What to do: How does the data below read from its first line through the line containing "return made.reshape(-1, 3) - HOME"? Print those lines exactly.

Material provided:
- - - - -

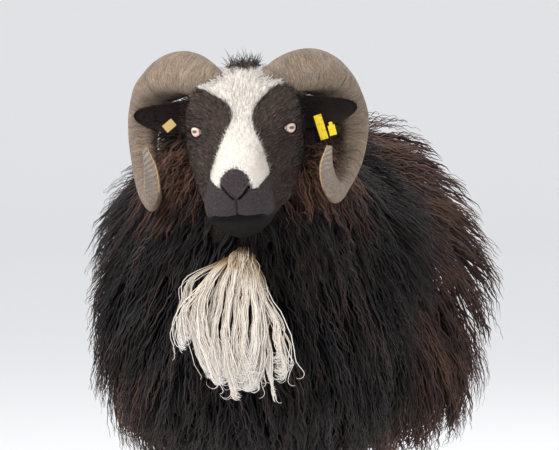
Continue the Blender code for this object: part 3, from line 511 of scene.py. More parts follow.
def fused(target, others):
    """Joins closed objects to target with one Boolean, and removes them."""
    collection = bpy.data.collections.new("pieces")
    bpy.context.scene.collection.children.link(collection)
    for other in others:
        collection.objects.link(other)
    boolean = target.modifiers.new("join", "BOOLEAN")
    boolean.operation, boolean.solver = "UNION", "MANIFOLD"
    boolean.operand_type, boolean.collection = "COLLECTION", collection
    graph = bpy.context.evaluated_depsgraph_get()
    mesh = bpy.data.meshes.new_from_object(target.evaluated_get(graph))
    target.modifiers.remove(boolean)
    target.data = mesh
    for other in others:
        bpy.data.objects.remove(other)
    bpy.data.collections.remove(collection)
    return target


skin = fused(head_skin, [body, dock, *ears, *legs])
skin.data.shade_smooth()


def points_of(piece):
    """A piece's points in the ram's own frame."""
    made = np.empty(len(piece.data.vertices) * 3)
    piece.data.vertices.foreach_get("co", made)
    return made.reshape(-1, 3) - HOME


def give(piece, name, values):
    """Stores one number for each point, for a material to read."""
    layer = piece.data.attributes.new(name, "FLOAT", "POINT")
    layer.data.foreach_set("value", np.asarray(values, np.float32))


# Markings: a white blaze, wide on the brow, narrow between the eyes and wide again over the
# muzzle round a dark nose cap, and four white socks. Each row is a height above the eyes and the
# blaze's right and left edges there, from the middle of the face, seen from straight ahead.
BLAZE = np.array((
    (-0.0740, -0.0270, 0.0185), (-0.0640, -0.0370, 0.0272), (-0.0560, -0.0405, 0.0318),
    (-0.0414, -0.0353, 0.0290), (-0.0232, -0.0279, 0.0245), (-0.0040, -0.0186, 0.0160),
    (0.0145, -0.0112, 0.0128), (0.0300, -0.0175, 0.0190), (0.0450, -0.0395, 0.0335),
    (0.0560, -0.0520, 0.0480), (0.0740, -0.0400, 0.0400), (0.0820, -0.0350, 0.0350),
))
BLAZE_LOW, BLAZE_HIGH, BLAZE_BACK = -0.0740, 0.079, 0.052
CAP_MIDDLE, CAP_HALF_WIDTH, CAP_LOW, CAP_TOP = -0.0085, 0.0185, -0.0680, -0.0490
SOCK_TOP, SOCK_FADE = 0.265, 0.03


def blaze_edge(points):
    """How far points of the head lie inside the blaze, in metres, and below 0 outside it."""
    x, y, z = turned(LEVEL.inverted(), points).T
    edges = through(BLAZE[:, 0], BLAZE[:, 1:], np.clip(z, BLAZE[0, 0], BLAZE[-1, 0]))
    inside = np.minimum(x - edges[:, 0], edges[:, 1] - x)
    inside = np.minimum(inside, np.minimum(BLAZE_HIGH - z, z - BLAZE_LOW) * 0.8)
    cap_up = np.maximum(0, z - CAP_LOW) / (CAP_TOP - CAP_LOW)
    reach = np.hypot((x - CAP_MIDDLE) / CAP_HALF_WIDTH, cap_up)
    inside = np.minimum(inside, (reach - 1) * CAP_HALF_WIDTH * 0.8)
    return np.minimum(inside, BLAZE_BACK - y)


skin_points = points_of(skin)
skin_height = skin_points[:, 2]
in_head = turned(HEAD.inverted(), skin_points)
on_head = (in_head[:, 1] < 0.235) & (np.abs(in_head[:, 0]) < 0.075) & (skin_height > 0.5)
give(skin, "blaze", np.where(on_head, blaze_edge(skin_points), -0.05))
sock = (skin_height < 0.43) * (1 - rise(skin_height, SOCK_TOP, SOCK_TOP + SOCK_FADE))
give(skin, "sock", sock)
give(skin, "muzzle", (1 - rise(in_head[:, 1], 0.015, 0.075)) * on_head)
# Near black: bare dark skin at the edges of the eyes, and painted shade in the nostrils' slits, under the
# upper lip and over the chin.
dark_skin_and_shade = np.zeros(len(skin_points))  # the dark, hairless edges of the eyes, nostrils and mouth
for side in (1, -1):
    local = turned(eye_frame(side).inverted(), skin_points)
    dark_skin_and_shade += (local[:, 1] > 0) * (1 - rise(lid_opening(side, local), 1.10, 1.40))
half = np.abs(in_head[:, 0] - swung(in_head[:, 1]))
slit, in_slit, _ = below_nostril(half, in_head[:, 2])
above = above_mouth(half, in_head[:, 1], in_head[:, 2])
# Painted shade: a dark band under the upper lip, where the lower lip lies back, the chin below it, and
# the inside of each nostril's slit.
lips = rise(-above, -0.0012, 0.0004) * (1 - rise(-above, 0.004, 0.011))
lips = lips * (1 - rise(half, 0.026, 0.034))
chin = 0.85 * rise(-above, 0.001, 0.004)
nostrils = hump(slit, 0.0008, 0.0020) * in_slit
dark_skin_and_shade += np.maximum(np.maximum(lips, chin), nostrils) * (in_head[:, 1] < 0.045) * on_head
from_middle = np.abs(turned(LEVEL.inverted(), skin_points)[:, 0])
ear_skin = (from_middle < 0.15) * (skin_height > 0.62)
dark_skin_and_shade += 0.7 * rise(from_middle, 0.062, 0.072) * ear_skin
give(skin, "dark_skin_and_shade", np.clip(dark_skin_and_shade, 0, 1))


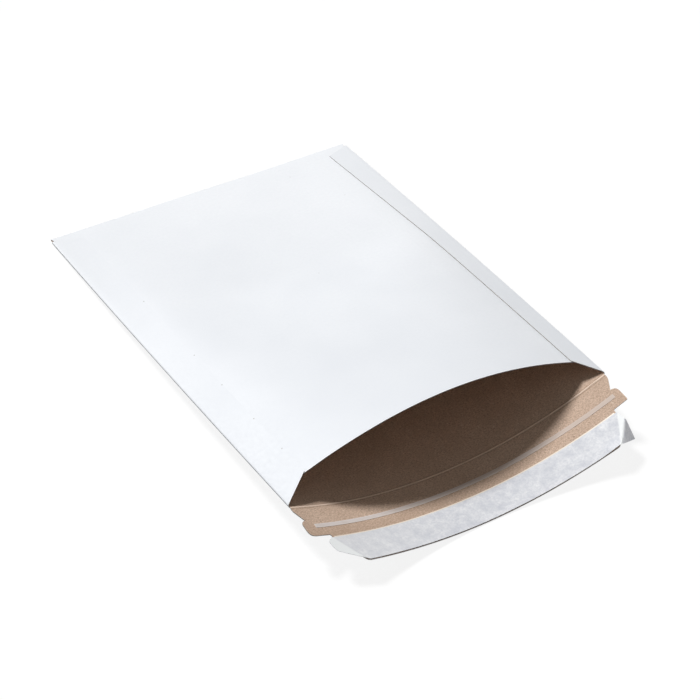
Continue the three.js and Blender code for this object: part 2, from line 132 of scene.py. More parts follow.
@dataclass(frozen=True)
class MailerShape:
    """Sizes of the folded and bowed board, and where any point of its blank lies."""

    board: float = 0.6 * MM
    panel_width: float = 241 * MM
    panel_length: float = 318 * MM
    closed_fold_radius: float = 0.45 * MM
    glue_line: float = 0.05 * MM
    front_setback: float = 13.9 * MM
    front_side_clearance: float = 1 * MM
    left_glue_flap: float = 19.9 * MM
    right_glue_flap: float = 18.3 * MM
    glue_mouth_taper: float = 14.6 * MM
    glue_end_relief: float = 2.5 * MM
    glue_end_taper: float = 8 * MM
    mouth_bow: float = math.radians(26.9)
    prop_depth: float = 171.5 * MM
    prop_blend: float = 22 * MM
    prop_slope: float = math.radians(18.3)
    mouth_slope: float = math.radians(22.9)
    prop_rise: float = 3 * MM
    mouth_rise: float = 20.6 * MM
    rise_power: float = 0.75
    flap_length: float = 47.1 * MM
    flap_ease: float = 0.11
    wave_height: float = 0.2 * MM
    wave_window: float = 1.6
    # Each wave's share of the height, its turns across and along, and its phase.
    waves: tuple[tuple[float, float, float, float], ...] = (
        (0.5, 23, 17, 0.6),
        (0.3, 47, -29, 2.1),
        (0.2, 71, 83, 4.0),
    )
    crease_height: float = 0.26 * MM
    crease_width: float = 0.5 * MM
    crease_end: float = 118 * MM
    crease_fade: float = 6 * MM

    @property
    def half_width(self) -> float:
        """Half of the folded panel's width."""
        return self.panel_width / 2

    @property
    def side_fold_radius(self) -> float:
        """Radius of the side folds at the board's middle."""
        return self.closed_fold_radius + (self.board + self.glue_line) / 2

    @property
    def side_fold_length(self) -> float:
        """How much of the blank one side fold takes up."""
        return math.pi * self.side_fold_radius

    @property
    def fold_start(self) -> float:
        """Distance from the middle at which the side folds start."""
        return self.half_width - self.side_fold_length / 2

    @property
    def fold_end(self) -> float:
        """Distance from the middle, on the blank, at which the side folds end."""
        return self.half_width + self.side_fold_length / 2

    @property
    def front_start(self) -> float:
        """Place along the blank at which the front panel starts, after the closed fold."""
        return self.panel_length + math.pi * self.closed_fold_radius

    @property
    def front_end(self) -> float:
        """Place along the blank of the front panel's edge at the mouth."""
        return self.front_start + self.panel_length - self.front_setback

    @property
    def front_reach(self) -> float:
        """Half width of the front panel, which stops short of the side folds."""
        return self.fold_start - self.front_side_clearance

    def glue_flap(self, side: Side) -> float:
        """Width of one glue flap."""
        return self.left_glue_flap if side is Side.LEFT else self.right_glue_flap

    def ramp(self, distance: float) -> float:
        """Nothing before zero and the distance after it, rounded over prop_blend each way."""
        if distance <= -self.prop_blend:
            return 0.0
        if distance >= self.prop_blend:
            return distance
        return (distance + self.prop_blend) ** 2 / (4 * self.prop_blend)

    def bow(self, t: Array) -> Array:
        """Half angle of the arc that the back panel and the flap make across the pack."""
        flap = self.mouth_bow * (1 + self.flap_ease * t / self.flap_length)
        panel = self.mouth_bow * (1 - t / self.panel_length)
        return np.maximum(np.where(t < 0, flap, panel), TINY)

    def strip_slope(self, y: float) -> float:
        """Slope of the glued side strips, from flat at the closed end."""
        deep = self.prop_slope / (self.panel_length - self.prop_depth)
        span = self.prop_depth - self.front_setback
        shallow = (self.mouth_slope - self.prop_slope) / span
        bent = (deep - shallow) * self.ramp(self.prop_depth - y)
        return deep * (self.panel_length - y) - bent

    def rise(self, y: float) -> float:
        """Height of the front panel's middle over its two seams."""
        share = self.ramp(self.prop_depth - y) / (self.prop_depth - self.front_setback)
        behind = min(1.0, (self.panel_length - y) / (self.panel_length - self.prop_depth))
        return self.prop_rise * behind + (self.mouth_rise - self.prop_rise) * share**self.rise_power

    def back(self, s: Array, t: Array | float) -> Surface:
        """Back panel and flap: an arc across the pack whose lowest line lies on the ground."""
        along = np.broadcast_to(np.asarray(t, float), np.shape(s))
        radius = self.half_width / self.bow(along)
        angle = s / radius
        height = self.board / 2 + 2 * radius * np.sin(angle / 2) ** 2
        points = stacked(radius * np.sin(angle), along, height)
        return Surface(points, stacked(-np.sin(angle), 0, np.cos(angle)))

    def side_fold(self, side: Side, y: float) -> tuple[Array, float, float]:
        """One side fold at one station.

        Args:
            side: Which side fold.
            y: The station along the pack.

        Returns:
            Its centre, the back panel's tilt where it starts, and how far it turns.
        """
        start = self.back(np.array([side.value * self.fold_start]), y)
        centre = start.at(self.side_fold_radius)[0]
        tilt = self.fold_start / self.half_width * float(self.bow(np.array([y]))[0])
        return centre, tilt, math.pi - tilt - self.strip_slope(y)

    def strip(self, side: Side, y: float, inset: Array, height: float) -> Surface:
        """The straight glued strip, at distances in from the fold and a height over its centre."""
        centre, _, _ = self.side_fold(side, y)
        slope = self.strip_slope(y)
        sine, cosine = math.sin(slope), math.cos(slope)
        x = centre[0] + side.value * (sine * height - cosine * inset)
        z = centre[2] + cosine * height + sine * inset
        inward = np.array([-side.value * sine, 0, -cosine])
        points = stacked(x, y, z)
        return Surface(points, np.broadcast_to(inward, points.shape))

    def wrap(self, side: Side, past: Array, y: float) -> Surface:
        """Side fold and the glue flap that follows it, at distances past the fold's start."""
        centre, tilt, turn = self.side_fold(side, y)
        angle = tilt + turn * past / self.side_fold_length
        inward = stacked(-side.value * np.sin(angle), 0, np.cos(angle))
        fold = centre - self.side_fold_radius * inward
        flat = self.strip(side, y, past - self.side_fold_length, self.side_fold_radius)
        over = (past > self.side_fold_length)[:, None]
        return Surface(np.where(over, flat.points, fold), np.where(over, flat.inward, inward))

    def front(self, s: Array, y: float) -> Surface:
        """Front panel: flat under the glue flaps, its crowned middle leaving them smoothly."""
        height = self.side_fold_radius - self.board - self.glue_line
        seam = {side: self.fold_start - self.glue_flap(side) for side in Side}
        left, right = (
            self.strip(side, y, np.array([self.glue_flap(side)]), height).points[0]
            for side in Side
        )
        rise = self.rise(y)
        half = (right[0] - left[0]) / 2
        power = 2.0
        if rise > TINY:
            power = max(power, math.tan(self.strip_slope(y)) * half / rise)
        middle = (seam[Side.RIGHT] - seam[Side.LEFT]) / 2
        across = np.clip((s - middle) / ((seam[Side.RIGHT] + seam[Side.LEFT]) / 2), -1, 1)
        z = left[2] + (right[2] - left[2]) * (across + 1) / 2 + rise * (1 - abs(across) ** power)
        slope = -rise * power * np.sign(across) * abs(across) ** (power - 1) / half
        length = np.hypot(1, slope)
        points = stacked(left[0] + half * (across + 1), y, z)
        inward = stacked(slope / length, 0, -1 / length)
        for side in Side:
            under = side.value * s > seam[side]
            inset = self.fold_start - np.abs(s[under])
            flat = self.strip(side, y, inset, height)
            points[under], inward[under] = flat.points, flat.inward
        return Surface(points, inward)

    def closed_fold(self, s: Array, t: float) -> Surface:
        """The fold across the closed end, from the back panel to the front panel."""
        angle = (t - self.panel_length) / self.closed_fold_radius
        y = self.panel_length + self.closed_fold_radius * math.sin(angle)
        z = self.board / 2 + self.closed_fold_radius * (1 - math.cos(angle))
        points = stacked(s, y, z)
        inward = np.array([0, -math.sin(angle), math.cos(angle)])
        return Surface(points, np.broadcast_to(inward, points.shape))

    def relief(self, s: Array, t: Array | float) -> Array:
        """Fine height of the sheet over its plain shape: faint waves, and the mouth crease's bead.

        The waves die out towards the glued strips, where two layers lie on each other.

        Args:
            s: Places across the blank.
            t: Places along it.

        Returns:
            Heights towards the inner face.
        """
        free = self.fold_start - max(self.left_glue_flap, self.right_glue_flap)
        window = np.clip(self.wave_window * (1 - (s / free) ** 2), 0, 1)
        waves = 1.0
        for height, across, along, phase in self.waves:
            waves = waves + height * np.sin(across * s + along * t + phase)
        ends = np.clip(self.crease_end - np.abs(s), 0, self.crease_fade) / self.crease_fade
        bead = np.exp(-((np.asarray(t) / self.crease_width) ** 2)) * ends
        return self.wave_height * waves * window + self.crease_height * bead

    def sheet_at(self, s: Array, t: float) -> Surface:
        """The folded board at one place along its blank.

        Args:
            s: Places across the blank.
            t: The place along it.

        Returns:
            The board's middle surface there, with its fine relief.
        """
        if t >= self.front_start:
            found = self.front(s, self.panel_length - (t - self.front_start))
        elif t > self.panel_length:
            found = self.closed_fold(s, t)
        else:
            found = self.back(s, t)
            points, inward = found.points.copy(), found.inward.copy()
            for side in Side:
                beyond = side.value * s > self.fold_start
                if t >= 0 and beyond.any():
                    bent = self.wrap(side, np.abs(s[beyond]) - self.fold_start, t)
                    points[beyond], inward[beyond] = bent.points, bent.inward
            found = Surface(points, inward)
        return Surface(found.at(self.relief(s, t)), found.inward)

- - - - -

Answer in full:
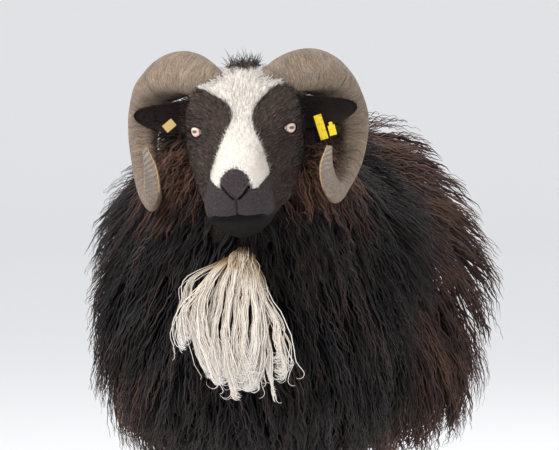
Continue the Blender code for this object: part 3, from line 511 of scene.py. More parts follow.
def fused(target, others):
    """Joins closed objects to target with one Boolean, and removes them."""
    collection = bpy.data.collections.new("pieces")
    bpy.context.scene.collection.children.link(collection)
    for other in others:
        collection.objects.link(other)
    boolean = target.modifiers.new("join", "BOOLEAN")
    boolean.operation, boolean.solver = "UNION", "MANIFOLD"
    boolean.operand_type, boolean.collection = "COLLECTION", collection
    graph = bpy.context.evaluated_depsgraph_get()
    mesh = bpy.data.meshes.new_from_object(target.evaluated_get(graph))
    target.modifiers.remove(boolean)
    target.data = mesh
    for other in others:
        bpy.data.objects.remove(other)
    bpy.data.collections.remove(collection)
    return target


skin = fused(head_skin, [body, dock, *ears, *legs])
skin.data.shade_smooth()


def points_of(piece):
    """A piece's points in the ram's own frame."""
    made = np.empty(len(piece.data.vertices) * 3)
    piece.data.vertices.foreach_get("co", made)
    return made.reshape(-1, 3) - HOME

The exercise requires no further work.